Manger ou se chauffer : le dilemme de la France oubliée…

Michel Guignot, député RN de l’Oise, nous confirme une situation de plus en plus dramatique : « C’est bien que le Secours populaire français se rende enfin compte de l’ampleur de ce désastre à la fois social et national. Il serait tout de même temps, après tant d’années ! La plupart des électeurs que je vois se demandent, chaque hiver, s’ils devront choisir entre manger et se chauffer… » Il poursuit : « En quelque sorte, l’abandon de nos campagnes a été décrété pour de basses raisons électorales. La densité d’électeurs y est moindre, par rapport aux masses urbaines. Et ces zones déshéritées votent mal, c’est-à-dire le plus souvent pour le Rassemblement national. Pour les plus modestes de nos compatriotes, il s’agit donc d’une sorte de double peine. »

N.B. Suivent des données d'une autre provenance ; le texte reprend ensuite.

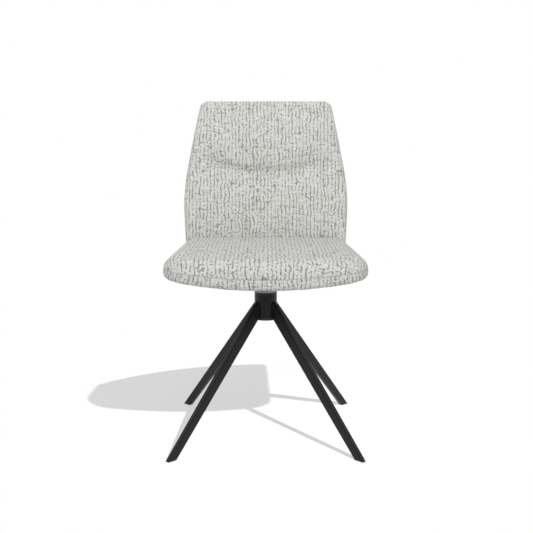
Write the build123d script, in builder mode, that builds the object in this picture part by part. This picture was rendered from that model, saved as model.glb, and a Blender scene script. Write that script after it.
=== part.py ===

En ce sens, Jean-Luc Mélenchon, en dévoilant son mépris de classe à l’égard de ces populations abandonnées de tous, ne fait qu’exprimer la doxa dominante. Michel Guignot, toujours : « Au-delà de l’électorat immigré, les gros bataillons électoraux de LFI sont constitués de jeunes urbains, gosses de riches vaguement trotskistes, ce qui ne les pas empêchés de voter, au second tour des dernières élections législatives, pour des Élisabeth Borne ou des Gérald Darmanin. » En ce sens, quand Jean-Luc Mélenchon exprime son mépris de classe, il dit tout haut ce que tant de ses pairs, de LFI comme de Renaissance, pensent tout bas. Michel Guignot ne dément pas, tout en s’inquiétant de l’avenir : « Pour l’instant, les paysans qui s’en sortent encore, les céréaliers et les betteraviers, ne bougent pas. Mais les promesses d’Emmanuel Macron de l’année dernière n’ont pas été tenues. Les seuls à s’être alors mobilisés étaient les petits agriculteurs. Mais cette année, les récoltes ont été mauvaises pour tout le monde. Bref, la colère gronde… »

La jacquerie des gilets jaunes pourrait faire figure de simple péripétie, au regard de la tempête qui s’annonce et à laquelle le Secours populaire français ne pourra vraisemblablement rien changer.